You are viewing a plain text version of this content. The canonical link for it is here.
Posted to general@gump.apache.org by Adam Jack <aj...@mric.coop> on 2004/10/05 19:08:39 UTC

Unicode & Python interacting with File Systems

I just noticed a sync (where Gump copies from one directory tree to another)
failure occuring in XOM due to unicode decode issues. I always struggle to
get my ehad around the magic that is unicode (to/from 'real world') and I'd
appreciate any thoughts.insights here. The file name 'resum\xc3\xa9.xml' is
being extracted from the directory, and when we try to join it to it's
parent directory (to get a full path) we are failing in a unicode
conversion.

A few questions:

1) Is "\xC3\xA9" a 'single' unicode character already? Is it being
considered as two by accident?
2) Looking at the 'resum\xc3\xa9.xml' I see no 'u' at the begining, so
Python doesn't consider it unicode (yet). This seems contrary to the Python
2.3 manual that states "if os.listdir is given a unicode string path it'll
return unicode strings". The path (shown below) is marked 'u'.
3) Any thoughts on where the flaw might be, and what ought be done to try to
fix this?

regards,

Adam

-----------------------------------------------------------------

ERROR:gump:Unicode Error. Can't copy ['resum\xc3\xa9.xml'] in
[u'/usr/local/gump/test/workspace/cvs/xom/data'] to
[u'/usr/local/gump/test/workspace/xom/data']: ['ascii' codec can't decode
byte 0xc3 in position 6: ordinal not in range(128)]
Traceback (most recent call last):
  File "/usr/local/gump/test/gump/python/gump/utils/sync.py", line 180, in
copytree
    srcname = os.path.join(src, name)
  File "/usr/lib/python2.3/posixpath.py", line 65, in join
    path += '/' + b


---------------------------------------------------------------------
To unsubscribe, e-mail: general-unsubscribe@gump.apache.org
For additional commands, e-mail: general-help@gump.apache.org


Re: Unicode & Python interacting with File Systems

Posted by "Adam R. B. Jack" <aj...@apache.org>.
Ok, so a quick test program:

----------------------------------------------------------------------
import sys
import os

print 'Default File System Encoding: ' + sys.getdefaultencoding()

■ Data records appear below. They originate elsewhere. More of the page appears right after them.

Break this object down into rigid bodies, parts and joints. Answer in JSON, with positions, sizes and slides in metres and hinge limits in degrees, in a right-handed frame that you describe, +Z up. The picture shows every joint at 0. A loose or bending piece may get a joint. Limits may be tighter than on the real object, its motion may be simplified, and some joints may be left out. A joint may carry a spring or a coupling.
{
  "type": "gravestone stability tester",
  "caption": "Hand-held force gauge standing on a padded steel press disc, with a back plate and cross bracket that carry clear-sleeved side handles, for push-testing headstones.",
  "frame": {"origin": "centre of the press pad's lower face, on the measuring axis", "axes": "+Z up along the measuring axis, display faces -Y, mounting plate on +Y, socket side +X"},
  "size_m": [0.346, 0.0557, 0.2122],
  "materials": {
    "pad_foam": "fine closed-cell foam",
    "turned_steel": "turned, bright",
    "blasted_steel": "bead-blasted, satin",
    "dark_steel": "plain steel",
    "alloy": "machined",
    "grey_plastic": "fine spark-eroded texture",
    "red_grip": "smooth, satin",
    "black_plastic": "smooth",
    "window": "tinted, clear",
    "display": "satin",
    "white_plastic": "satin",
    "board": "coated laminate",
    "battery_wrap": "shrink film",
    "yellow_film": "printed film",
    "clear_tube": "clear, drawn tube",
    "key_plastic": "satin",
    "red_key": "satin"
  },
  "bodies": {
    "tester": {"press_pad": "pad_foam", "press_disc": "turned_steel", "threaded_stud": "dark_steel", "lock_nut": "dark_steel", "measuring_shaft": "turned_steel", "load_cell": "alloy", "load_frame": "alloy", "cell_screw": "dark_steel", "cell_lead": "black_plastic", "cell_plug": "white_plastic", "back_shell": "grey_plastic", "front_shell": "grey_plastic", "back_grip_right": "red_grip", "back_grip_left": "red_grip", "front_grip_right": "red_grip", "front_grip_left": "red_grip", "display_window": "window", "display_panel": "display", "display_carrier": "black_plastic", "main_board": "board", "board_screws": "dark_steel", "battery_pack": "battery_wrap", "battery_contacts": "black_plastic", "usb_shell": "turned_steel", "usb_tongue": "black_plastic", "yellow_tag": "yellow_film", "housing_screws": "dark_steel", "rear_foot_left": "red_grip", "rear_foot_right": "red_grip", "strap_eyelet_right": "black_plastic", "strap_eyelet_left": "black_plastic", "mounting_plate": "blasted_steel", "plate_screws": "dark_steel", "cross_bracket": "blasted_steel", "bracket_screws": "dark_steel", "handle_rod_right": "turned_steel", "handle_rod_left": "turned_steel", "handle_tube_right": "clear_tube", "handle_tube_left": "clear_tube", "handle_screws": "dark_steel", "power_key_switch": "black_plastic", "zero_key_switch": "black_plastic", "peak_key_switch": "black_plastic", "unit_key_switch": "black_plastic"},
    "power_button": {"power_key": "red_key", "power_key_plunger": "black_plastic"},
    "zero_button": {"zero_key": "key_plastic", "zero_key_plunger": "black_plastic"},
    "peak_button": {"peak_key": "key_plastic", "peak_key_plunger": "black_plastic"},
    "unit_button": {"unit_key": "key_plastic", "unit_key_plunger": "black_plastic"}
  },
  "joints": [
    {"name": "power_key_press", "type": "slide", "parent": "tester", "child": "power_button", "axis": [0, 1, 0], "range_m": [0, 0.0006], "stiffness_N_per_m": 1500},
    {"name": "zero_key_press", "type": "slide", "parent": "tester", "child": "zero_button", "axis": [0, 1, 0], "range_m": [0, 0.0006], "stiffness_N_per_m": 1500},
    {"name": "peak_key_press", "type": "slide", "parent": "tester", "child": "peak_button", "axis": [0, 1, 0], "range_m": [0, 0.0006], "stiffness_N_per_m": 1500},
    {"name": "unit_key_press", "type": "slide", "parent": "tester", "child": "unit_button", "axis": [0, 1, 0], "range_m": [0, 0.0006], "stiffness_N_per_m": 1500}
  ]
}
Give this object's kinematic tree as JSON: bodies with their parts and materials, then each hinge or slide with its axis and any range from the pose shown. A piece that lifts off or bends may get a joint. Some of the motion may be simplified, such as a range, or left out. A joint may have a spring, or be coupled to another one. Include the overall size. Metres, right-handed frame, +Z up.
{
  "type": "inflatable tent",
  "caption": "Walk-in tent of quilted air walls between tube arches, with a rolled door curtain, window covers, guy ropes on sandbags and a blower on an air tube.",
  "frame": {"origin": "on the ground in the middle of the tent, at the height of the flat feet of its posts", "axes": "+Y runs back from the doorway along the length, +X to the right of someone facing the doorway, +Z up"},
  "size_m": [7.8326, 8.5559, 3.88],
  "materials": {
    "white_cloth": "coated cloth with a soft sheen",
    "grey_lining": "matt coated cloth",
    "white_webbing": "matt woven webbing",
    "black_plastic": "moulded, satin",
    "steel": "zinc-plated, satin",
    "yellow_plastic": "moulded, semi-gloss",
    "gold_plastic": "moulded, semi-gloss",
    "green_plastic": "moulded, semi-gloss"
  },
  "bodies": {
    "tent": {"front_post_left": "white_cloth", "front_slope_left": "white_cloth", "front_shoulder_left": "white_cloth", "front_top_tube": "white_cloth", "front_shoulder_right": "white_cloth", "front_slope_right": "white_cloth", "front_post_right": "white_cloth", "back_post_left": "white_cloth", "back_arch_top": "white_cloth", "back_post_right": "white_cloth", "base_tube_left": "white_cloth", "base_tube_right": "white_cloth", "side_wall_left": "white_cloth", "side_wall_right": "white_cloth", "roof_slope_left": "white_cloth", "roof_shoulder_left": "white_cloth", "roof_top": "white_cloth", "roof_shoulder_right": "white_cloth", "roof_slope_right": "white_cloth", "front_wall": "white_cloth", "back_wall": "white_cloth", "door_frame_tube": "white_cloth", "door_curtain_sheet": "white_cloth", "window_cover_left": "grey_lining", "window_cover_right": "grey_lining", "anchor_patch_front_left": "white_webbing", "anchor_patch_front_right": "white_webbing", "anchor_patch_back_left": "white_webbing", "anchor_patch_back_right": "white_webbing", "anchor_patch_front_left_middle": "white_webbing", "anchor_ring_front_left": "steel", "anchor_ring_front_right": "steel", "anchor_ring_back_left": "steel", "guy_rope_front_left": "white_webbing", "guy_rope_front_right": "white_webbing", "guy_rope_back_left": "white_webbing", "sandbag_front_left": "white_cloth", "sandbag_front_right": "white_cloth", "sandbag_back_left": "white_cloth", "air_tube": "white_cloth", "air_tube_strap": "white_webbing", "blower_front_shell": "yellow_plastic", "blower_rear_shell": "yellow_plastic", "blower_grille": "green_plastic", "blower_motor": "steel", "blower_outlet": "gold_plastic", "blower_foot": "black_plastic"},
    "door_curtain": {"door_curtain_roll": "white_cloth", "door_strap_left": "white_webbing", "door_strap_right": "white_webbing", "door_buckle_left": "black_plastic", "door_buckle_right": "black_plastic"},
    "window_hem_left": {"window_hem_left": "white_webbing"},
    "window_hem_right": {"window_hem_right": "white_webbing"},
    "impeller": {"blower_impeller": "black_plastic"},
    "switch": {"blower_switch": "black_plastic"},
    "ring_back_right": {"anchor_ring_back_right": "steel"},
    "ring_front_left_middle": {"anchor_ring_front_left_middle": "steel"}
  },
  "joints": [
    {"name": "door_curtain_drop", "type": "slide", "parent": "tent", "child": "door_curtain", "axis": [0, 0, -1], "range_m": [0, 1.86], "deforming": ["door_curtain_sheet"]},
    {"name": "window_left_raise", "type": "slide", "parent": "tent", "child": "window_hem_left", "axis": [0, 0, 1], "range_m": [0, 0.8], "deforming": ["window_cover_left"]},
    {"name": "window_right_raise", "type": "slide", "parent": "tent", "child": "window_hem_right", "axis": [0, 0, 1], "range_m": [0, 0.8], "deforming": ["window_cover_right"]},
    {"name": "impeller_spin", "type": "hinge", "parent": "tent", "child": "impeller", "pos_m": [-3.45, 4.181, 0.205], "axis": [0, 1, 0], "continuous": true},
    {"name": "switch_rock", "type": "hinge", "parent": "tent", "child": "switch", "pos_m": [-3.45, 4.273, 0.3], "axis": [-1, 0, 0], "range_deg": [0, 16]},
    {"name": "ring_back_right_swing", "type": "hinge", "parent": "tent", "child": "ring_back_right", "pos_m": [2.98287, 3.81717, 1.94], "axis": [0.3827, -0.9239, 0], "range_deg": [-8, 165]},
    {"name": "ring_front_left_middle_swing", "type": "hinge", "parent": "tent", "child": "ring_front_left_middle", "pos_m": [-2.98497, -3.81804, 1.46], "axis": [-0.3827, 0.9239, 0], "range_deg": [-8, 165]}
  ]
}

for name in os.listdir('../../workspace/cvs/xom/data'):
        if name.startswith('r'): print 'Non-Unicode : ' + `name`

for name in os.listdir(u'../../workspace/cvs/xom/data'):
        if name.startswith('r'): print 'Unicode : ' + `name`
----------------------------------------------------------------------
Gives:

Default File System Encoding: ascii

Non-Unicode : 'rddltest.html'
Non-Unicode : 'resum\xc3\xa9.xml'
Unicode : u'rddltest.html'
Unicode : 'resum\xc3\xa9.xml'

i.e. listdir is returning unicode strings when passed a unicode directory,
except in this case, where it returns a simple string. As you see above, it
seems that the default file system encoding is ascii, so somehow when this
filename is encountered the logic is stumbling. Can the Linux file system
not cope with unicode characters, or is "ascii" wrong as a default system
encoding? Heck, I can't easily ls this file simply either (on my terminal):

     ls ../../workspace/cvs/xom/data/resumé.xml
    ../../workspace/cvs/xom/data/resum??.xml

Is the problem that XOM is (on some platform) encoding this filename,
checking it in to CVS, and when CVS (on Brutus) checks it out, it is
knobbling the directory creation? Do we have a general problem with CVS|SVN
here?

Anybody have suggestions on where I go next with this? I'd like to solve it
[short and/or long term], but I'd also like to understand where the issue
really is, since we might have a general problem here.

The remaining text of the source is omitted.